The system is, in a word, broken. In more words, it is based off nothing beyond seniority. This makes sense since the people who wrote the CBA's were the most senior ones and wanted the most security. But the system does a massive disservice to our customers who just happen to be children.


How does this system currently operate? It washes out new teachers, you know, the ones with fresh degrees, lots of energy and a desire to make their students the absolute best they can be? It washes these teachers out because they are the first to get pink slipped when the layoffs come. Who's left? The old crusty teachers who are working beyond their expiration date in order to secure the maximum pension they can get.

By expiration date, I mean when they pass from being a good teacher engaged in the process, wanting to develop young minds and mold their futures to being a checked out, disengaged robot going through the motions of teaching. There is no give a damn, there is only the slow crossing off of required days to reach that maximum pension.

I'm not faulting teachers for going after the most they can get in a pension, I'm faulting a system that places more value on them than on new teachers. I'm faulting a system that has no metric aside from length of time served. There is no merit based consideration. There is no easy to wash out a crappy teacher once they've made it through the first couple of years. There is no system whereby a teacher who's checked out can be removed from the classroom.

And the kids are the one's that get screwed by the bad system. The kids are the ones being stuffed into bigger classrooms, the kids are the ones being taught by teachers who stopped giving a damn.

The system is severely broken and in desperate need of a complete overhaul.
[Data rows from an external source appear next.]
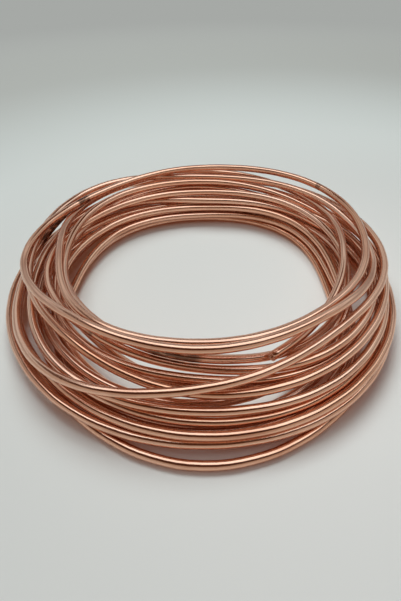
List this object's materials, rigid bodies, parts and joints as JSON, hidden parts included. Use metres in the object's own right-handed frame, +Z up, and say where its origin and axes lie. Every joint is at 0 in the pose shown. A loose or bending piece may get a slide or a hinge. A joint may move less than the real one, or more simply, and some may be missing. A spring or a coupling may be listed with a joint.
{
  "type": "copper tube coil",
  "caption": "Loose coil of thin soft copper tube, wound in crossing turns round an open eye, with square-cut open ends.",
  "frame": {"origin": "middle of the coil's footprint, on the floor it lies on", "axes": "+Z up, along the axis of the coil's eye; -Y towards the front of the coil"},
  "size_m": [0.3194, 0.3234, 0.0563],
  "materials": {
    "copper": "bright drawn, lightly handled"
  },
  "bodies": {
    "root": {"copper_tube_coil": "copper"}
  },
  "joints": []
}
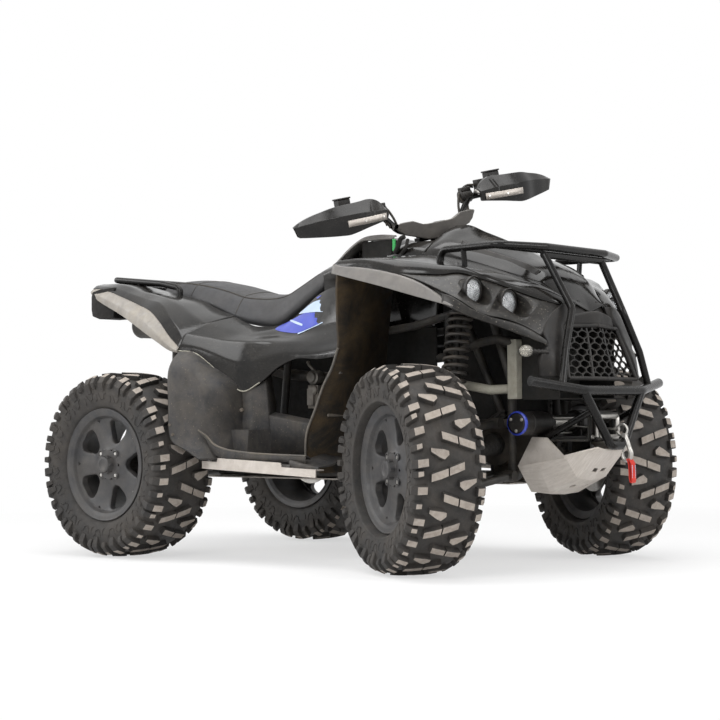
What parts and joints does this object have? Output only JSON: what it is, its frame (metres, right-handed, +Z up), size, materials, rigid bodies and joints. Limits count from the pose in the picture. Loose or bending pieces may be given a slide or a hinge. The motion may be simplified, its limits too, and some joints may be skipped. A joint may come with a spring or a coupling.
{
  "type": "quad bike",
  "caption": "Utility quad bike with knobbly tyres, alloy rims, front and rear racks, bull bar, winch, hand guards and aluminium skid plates; the wheels roll and the bars steer.",
  "frame": {"origin": "on the ground, at mid length and mid width", "axes": "+X forward, +Y to the rider's left, +Z up"},
  "size_m": [2.226, 1.4558, 1.3635],
  "materials": {
    "frame_steel": "satin",
    "engine_alloy": "satin",
    "dusty_alloy": "satin",
    "spring_steel": "satin",
    "gloss_body": "gloss",
    "black_plastic": "matte",
    "lamp_glass": "gloss",
    "black_tube": "satin",
    "bright_steel": "satin",
    "guard_aluminium": "satin",
    "seat_vinyl": "satin",
    "wheel_alloy": "matte",
    "tyre": "matte"
  },
  "bodies": {
    "chassis": {"frame": "frame_steel", "engine": "engine_alloy", "differentials": "engine_alloy", "radiator": "dusty_alloy", "front_arms": "frame_steel", "rear_arms": "frame_steel", "front_shocks": "spring_steel", "rear_shocks": "spring_steel", "half_shafts": "frame_steel", "front_fenders": "gloss_body", "front_cowl": "black_plastic", "hood": "gloss_body", "grille": "black_plastic", "lamps": "lamp_glass", "front_rack": "black_tube", "bumper": "black_tube", "winch": "black_tube", "fairlead": "bright_steel", "tow_hook": "bright_steel", "front_skid_plate": "guard_aluminium", "under_guards": "guard_aluminium", "side_panels": "gloss_body", "console": "black_plastic", "seat": "seat_vinyl", "rear_fenders": "gloss_body", "rear_rack": "black_tube", "footwells": "black_plastic", "mud_flaps": "black_plastic", "muffler": "frame_steel", "tow_hitch": "frame_steel"},
    "handlebar": {"handlebar": "black_tube", "hand_guards": "gloss_body", "controls": "black_plastic", "handlebar_cover": "seat_vinyl", "steering_column": "frame_steel"},
    "knuckle_right": {"knuckle_right": "frame_steel"},
    "knuckle_left": {"knuckle_left": "frame_steel"},
    "tie_rod_right": {"tie_rod_right": "bright_steel"},
    "tie_rod_left": {"tie_rod_left": "bright_steel"},
    "wheel_front_right": {"rim_front_right": "wheel_alloy", "tyre_front_right": "tyre"},
    "wheel_rear_right": {"rim_rear_right": "wheel_alloy", "tyre_rear_right": "tyre"},
    "wheel_front_left": {"rim_front_left": "wheel_alloy", "tyre_front_left": "tyre"},
    "wheel_rear_left": {"rim_rear_left": "wheel_alloy", "tyre_rear_left": "tyre"}
  },
  "joints": [
    {"name": "steering", "type": "hinge", "parent": "chassis", "child": "handlebar", "pos_m": [0.302, 0, 1.15], "axis": [-0.4226, 0, 0.9063], "range_deg": [-5, 65]},
    {"name": "kingpin_right", "type": "hinge", "parent": "chassis", "child": "knuckle_right", "pos_m": [0.6375, -0.415, 0.33], "axis": [0, 0, 1], "range_deg": [-4.5, 57.4]},
    {"name": "tie_rod_end_right", "type": "hinge", "parent": "knuckle_right", "child": "tie_rod_right", "pos_m": [0.54166, -0.36742, 0.383], "axis": [0, 0, 1], "range_deg": [-57.4, 4.5]},
    {"name": "wheel_front_right_spin", "type": "hinge", "parent": "knuckle_right", "child": "wheel_front_right", "pos_m": [0.59971, -0.49113, 0.33], "axis": [0.4446, 0.8957, 0], "continuous": true},
    {"name": "wheel_rear_right_spin", "type": "hinge", "parent": "chassis", "child": "wheel_rear_right", "pos_m": [-0.6935, -0.507, 0.33], "axis": [0, 1, 0], "continuous": true},
    {"name": "kingpin_left", "type": "hinge", "parent": "chassis", "child": "knuckle_left", "pos_m": [0.6375, 0.415, 0.33], "axis": [0, 0, 1], "range_deg": [-4.5, 57.4]},
    {"name": "tie_rod_end_left", "type": "hinge", "parent": "knuckle_left", "child": "tie_rod_left", "pos_m": [0.54166, 0.46258, 0.383], "axis": [0, 0, 1], "range_deg": [-57.4, 4.5]},
    {"name": "wheel_front_left_spin", "type": "hinge", "parent": "knuckle_left", "child": "wheel_front_left", "pos_m": [0.67529, 0.49113, 0.33], "axis": [0.4446, 0.8957, 0], "continuous": true},
    {"name": "wheel_rear_left_spin", "type": "hinge", "parent": "chassis", "child": "wheel_rear_left", "pos_m": [-0.6935, 0.507, 0.33], "axis": [0, 1, 0], "continuous": true}
  ],
  "couplings": [
    {"joint": "kingpin_right", "follows": "steering", "ratio": 0.88},
    {"joint": "tie_rod_end_right", "follows": "steering", "ratio": -0.88},
    {"joint": "kingpin_left", "follows": "steering", "ratio": 0.88},
    {"joint": "tie_rod_end_left", "follows": "steering", "ratio": -0.88}
  ]
}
Merit and performance and something I call site inertia should be considered alongside seniority. What is site inertia? It refers to time spent by a staff member at a given site. It is sort of a localized seniority and would help stabilize the bumping that takes place now. Whenever a position is closed or eliminated, the person in that position, presuming they have some seniority, can knock someone else out of their position. That person can then use their seniority to knock someone else out. And so on and so on.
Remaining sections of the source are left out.